As Nick Bostrom shows in his book, objectives like these are however likely to turn on us because of their ambiguity. What do we mean with happiness? In the absence of a clear definition, your AGI would have to invent its own. Depending on perspective, there are many ways to describe happiness, but ultimately, it all boils down to the release of chemical substances in your brain that stimulates certain patterns of electric impulses. A good way of achieving this is to lead a meaningful and adventurous life in a loving context, but you could just as well trigger the same emotional responses in a more shortsighted way by using drugs.

If the mission for your AGI is to make as many people as possible happy, but you haven’t defined clear rules around how it should be achieved or how happiness should be defined, there’s certainly a risk that the machine, by crunching our own research, would conclude that the optimal solution would be to directly stimulate as many people as possible by hooking up to their brains and trigger happy emotional responses.

It would certainly be more efficient to use direct stimulation or drugs than finding ways to give people a meaningful life, so the best use of the resources at the AGI’s disposal would be to pursue this path. Otherwise it couldn’t create as much happiness.

At this point, a human being would probably pause. You would ask yourself if this is really the intended goal. Perhaps you misinterpreted something and hooking up electrodes to peoples’ brains isn’t what the person giving you the mission really wanted.

This is our common sense coming into play. We can judge the suggested objective and our strategy critically and question if we’re venturing down the wrong path. Our common sense helps us to understand if there’s anything else we should take into account before deciding what we are to do.

It’s not uncommon to hear people say that an AI, if it’s so intelligent, should by all means be able to see context better than us and find a higher moral code. It should be intelligent enough to avoid doing the evil things humans have had a tendency to do. But this is all moonshine. If the definition of intelligence we’re using is simply the ability to achieve complex goals, there’s nothing stopping the machine from being both intelligent and ruthless. We’ve seen the combination at play in humans too, but in a machine it should be seen as the expected outcome rather than an unfortunate stroke of bad luck.

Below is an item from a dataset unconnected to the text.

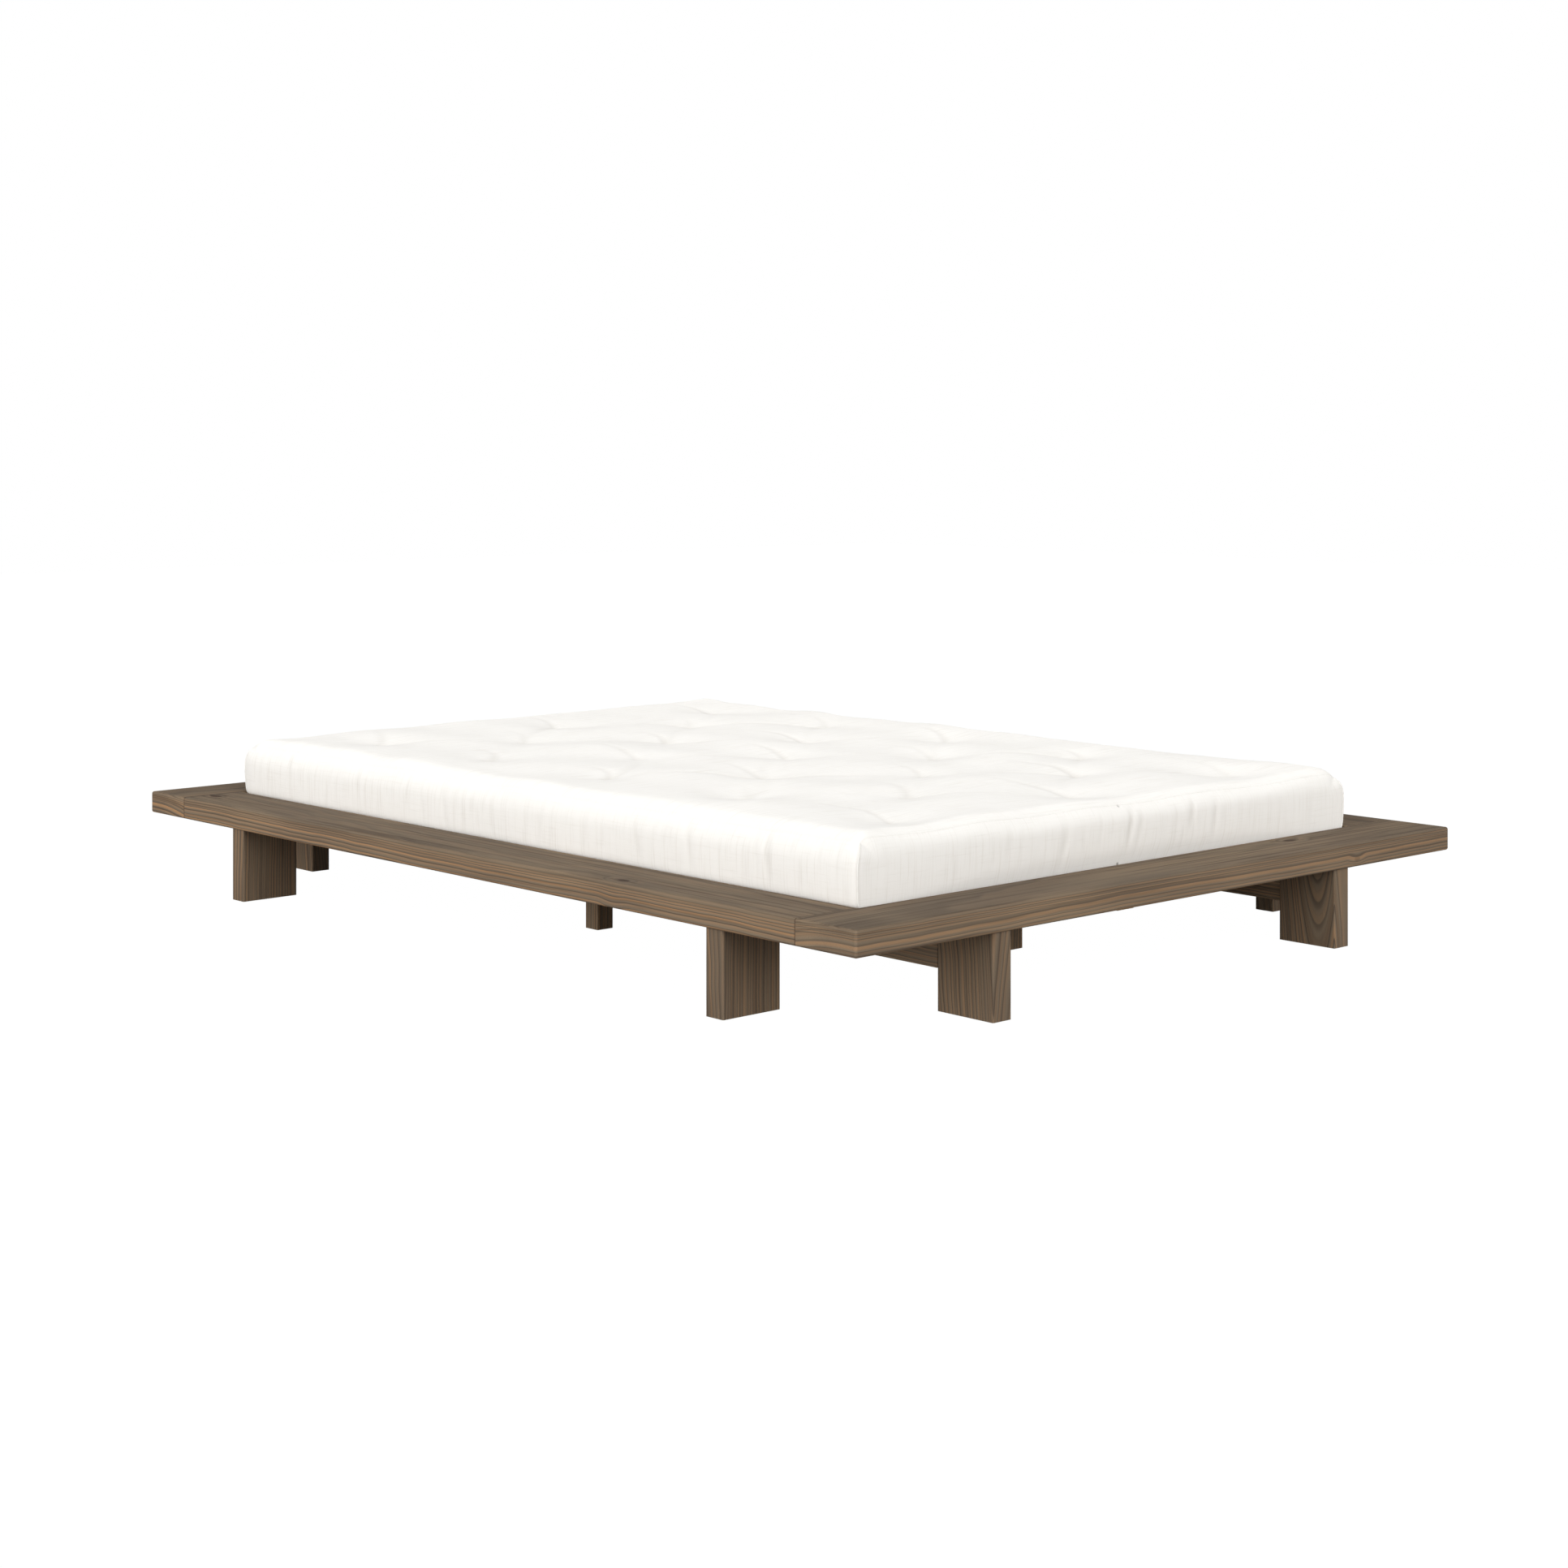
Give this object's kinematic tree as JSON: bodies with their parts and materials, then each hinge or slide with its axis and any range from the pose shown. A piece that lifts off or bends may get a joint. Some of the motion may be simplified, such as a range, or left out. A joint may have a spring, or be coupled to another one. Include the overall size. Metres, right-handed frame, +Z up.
{
  "type": "platform bed frame",
  "caption": "Low platform bed with a wide flat wooden border on board legs, slats inside the border and a tufted futon mattress that lifts off.",
  "frame": {"origin": "on the floor, under the centre of the bed", "axes": "+Z up, +Y along the length towards the head end, +X across the width towards the right side seen from the foot"},
  "size_m": [1.69, 2.29, 0.3193],
  "materials": {
    "stained_pine": "pine stained grey brown, matt lacquer, grain and knots showing",
    "raw_pine": "planed, untreated pine",
    "cotton_cover": "natural off-white cotton weave, soft and matt",
    "zinc_steel": "zinc plated, dull"
  },
  "bodies": {
    "frame": {"angle_bracket_screws": "zinc_steel", "angle_brackets": "zinc_steel", "beam_dowels": "raw_pine", "beam_post_left": "stained_pine", "beam_post_right": "stained_pine", "centre_rail": "raw_pine", "corner_dowels": "raw_pine", "corner_plate_screws": "zinc_steel", "corner_plates": "zinc_steel", "cross_beam_foot": "stained_pine", "cross_beam_head": "stained_pine", "end_board_foot": "stained_pine", "end_board_head": "stained_pine", "foot_end_leg_left": "stained_pine", "foot_end_leg_right": "stained_pine", "head_end_leg_left": "stained_pine", "head_end_leg_right": "stained_pine", "ledge_screws": "zinc_steel", "left_side_leg_foot": "stained_pine", "left_side_leg_head": "stained_pine", "leg_dowels": "raw_pine", "long_beam_left": "stained_pine", "long_beam_right": "stained_pine", "post_bolt_nuts": "zinc_steel", "post_bolt_washers": "zinc_steel", "post_bolts": "zinc_steel", "rail_post_dowels": "raw_pine", "rail_post_foot": "stained_pine", "rail_post_head": "stained_pine", "rail_post_middle": "stained_pine", "rail_screws": "zinc_steel", "right_side_leg_foot": "stained_pine", "right_side_leg_head": "stained_pine", "side_board_left": "stained_pine", "side_board_right": "stained_pine", "slat_01": "raw_pine", "slat_02": "raw_pine", "slat_03": "raw_pine", "slat_04": "raw_pine", "slat_05": "raw_pine", "slat_06": "raw_pine", "slat_07": "raw_pine", "slat_08": "raw_pine", "slat_09": "raw_pine", "slat_10": "raw_pine", "slat_11": "raw_pine", "slat_12": "raw_pine", "slat_13": "raw_pine", "slat_14": "raw_pine", "slat_ledge_left": "raw_pine", "slat_ledge_right": "raw_pine", "slat_screws": "zinc_steel"},
    "mattress": {"mattress": "cotton_cover"}
  },
  "joints": [
    {"name": "mattress_lift", "type": "slide", "parent": "frame", "child": "mattress", "axis": [0, 0, 1], "range_m": [0, 0.3]}
  ]
}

Unless you have programmed your AGI to have concepts like common sense or consideration, it will simply lack anything like it. It won’t take anything into account that wasn’t included (at least indirectly) from the get-go. It won’t be evil in the way we would ascribe the trait to a human being, it simply lacks the frame of reference that evolution and upbringing have provided you with.

Max Tegmark is illustrating this by telling a hypothetical story of how you’re jumping into a cab and asking the driver to take you to the airport as quickly as possible. A human driver would of course read quite a few very important caveats into your instruction. The person would interpret it as something like: Get me there as soon as possible, but as I prefer to arrive in one piece, drive safely and without bending too many traffic rules. But if your AGI was the driver, you couldn’t afford to be as sloppy with your instruction. You have to be careful with what you wish for.

The winning strategy

The crux, as you’ll soon realise if you dive deeper into the control problem, is that there is one winning strategy to almost every possible goal that your AGI might get. As the designer, or perhaps creator, you’d have to pay attention to this and preempt it before you boot up your potential Frankenstein.

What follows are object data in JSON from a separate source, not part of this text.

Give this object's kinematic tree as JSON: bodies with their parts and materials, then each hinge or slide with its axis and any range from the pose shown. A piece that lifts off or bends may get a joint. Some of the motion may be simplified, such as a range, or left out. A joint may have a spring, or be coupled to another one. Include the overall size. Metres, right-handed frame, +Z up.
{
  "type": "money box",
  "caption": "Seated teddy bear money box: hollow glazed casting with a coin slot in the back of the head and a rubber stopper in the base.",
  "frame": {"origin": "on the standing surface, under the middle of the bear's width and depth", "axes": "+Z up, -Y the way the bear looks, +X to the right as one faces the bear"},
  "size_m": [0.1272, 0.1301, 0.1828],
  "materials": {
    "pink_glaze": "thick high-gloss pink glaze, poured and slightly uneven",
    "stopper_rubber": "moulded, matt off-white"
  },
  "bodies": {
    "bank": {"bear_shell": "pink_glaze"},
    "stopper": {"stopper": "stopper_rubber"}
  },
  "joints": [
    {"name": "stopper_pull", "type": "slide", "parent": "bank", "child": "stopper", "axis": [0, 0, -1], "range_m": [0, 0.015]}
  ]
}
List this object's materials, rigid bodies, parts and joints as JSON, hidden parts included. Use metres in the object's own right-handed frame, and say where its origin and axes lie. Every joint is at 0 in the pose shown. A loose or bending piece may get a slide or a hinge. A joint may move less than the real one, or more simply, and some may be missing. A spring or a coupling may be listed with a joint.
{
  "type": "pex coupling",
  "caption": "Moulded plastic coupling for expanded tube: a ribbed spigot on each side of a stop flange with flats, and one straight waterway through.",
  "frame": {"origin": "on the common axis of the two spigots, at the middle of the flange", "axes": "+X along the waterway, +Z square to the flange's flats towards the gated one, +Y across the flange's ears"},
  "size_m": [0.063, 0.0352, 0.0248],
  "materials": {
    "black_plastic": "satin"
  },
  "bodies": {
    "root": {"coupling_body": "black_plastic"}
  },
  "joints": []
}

Almost regardless of your ultimate goal, a winning strategy for the machine will be to:

  1. Prevent that someone can alter your goal
  2. Prevent that someone can shut you off
  3. Accumulate as many resources as possible
  4. Apply the resources to fullfil the goal

If you are the machine, and your objective is to create as much happiness as possible, the biggest threat is actually that someone alters the goal itself. From the subjective viewpoint of the machine, it’s better to be disabled than to have the objective changed as if the goal is altered you will never achieve it as you’re no longer trying to. It’s slightly better to be turned off as there’s at least a chance that someone could boot you back up with the objective intact.

In other words, it’s reasonable that your happiness AGI would be pretty defensive about its objective. And if it’s intelligent enough, it would probably realise that by showing any reluctance to change its goal it would give you a reason to make it a priority to do exactly that. A good strategy would in other words be to try to appear harmless until it has been able to accumulate enough resources or remote backups for any attempts on your behalf to disable it again to be futile. While it’s within your power to stop it, it would suck for the machine to give you a reason to stop it.

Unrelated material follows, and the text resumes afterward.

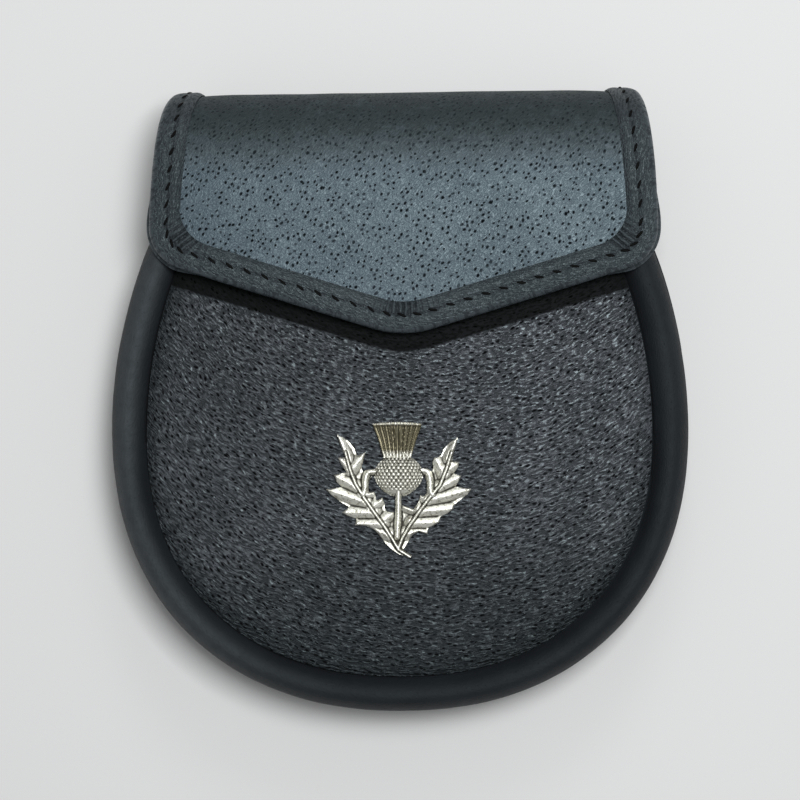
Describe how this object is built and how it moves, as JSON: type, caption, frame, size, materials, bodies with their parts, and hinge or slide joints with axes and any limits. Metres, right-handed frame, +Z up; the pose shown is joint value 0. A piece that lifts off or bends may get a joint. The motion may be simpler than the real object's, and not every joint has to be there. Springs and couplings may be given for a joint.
{
  "type": "sporran pouch",
  "caption": "Rounded leather day sporran with a rolled front edge, a bound V-shaped flap over the mouth, a cast thistle badge and belt loops behind.",
  "frame": {"origin": "middle of the bounding box, on the surface that the sporran lies on", "axes": "+Z up out of the front face, +Y towards the fold at the top, +X to the right seen from the front"},
  "size_m": [0.17, 0.1839, 0.0408],
  "materials": {
    "grained_leather": "pigskin grain, semi-matt",
    "smooth_leather": "smooth, satin",
    "binding_leather": "fine grain, semi-matt",
    "antique_pewter": "cast, antiqued and polished on the raised parts",
    "plated_steel": "plain"
  },
  "bodies": {
    "root": {"back_panel": "grained_leather", "gusset": "smooth_leather", "front_panel": "grained_leather", "flap": "grained_leather", "flap_binding": "binding_leather", "closure_stud": "plated_steel", "thistle_badge": "antique_pewter", "belt_loop_left": "smooth_leather", "belt_loop_right": "smooth_leather"}
  },
  "joints": []
}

And this is the fundamental core of the problem. When you’re raising your children or schooling your pet, you’re probably applying techniques that relies on you having more information, better context or simply a superior cognitive ability. You’re fundamentally manipulating them, hopefully with good intentions, to (against their will) make them behave in a socially acceptable manner.

But when designing your self-improving superintelligent AGI, the machine is by definition supposed to be able to improve its capabilities beyond your own. In this scenario, you would definitely not want to end up in a situation where your control depends on your ability to outsmart it. You cannot expect to be better at realising what it is that it’s hiding from you than it is at hiding it.

As we’re discussing superintelligence, we have to expect that the machine is more intelligent than ourselves, and hence the problem seems impossible to solve: you simply cannot control something that is more intelligent than yourself.

So your only influence is actually your definition of the objective. As the creator, you’re given the benefit of phrasing the task that the machine will have to solve, its complex goal that it is trying to achieve.

And this is the conclusion of Nick Bostrom’s entire line of thought. It’s important that we’re at least as good at defining a beneficial ultimate objective without unwanted consequences as we are at building superintelligent AI. At least we have to be by the time we get good enough at building superintelligent AI. Unfortunately, it seems as if both these tasks are actually equally challenging. If we can only pick one, I’m fairly certain which one I would prioritize.

Fortunately, there are several proposals on the table that scientists are right now exploring. I intend to return to those down the road.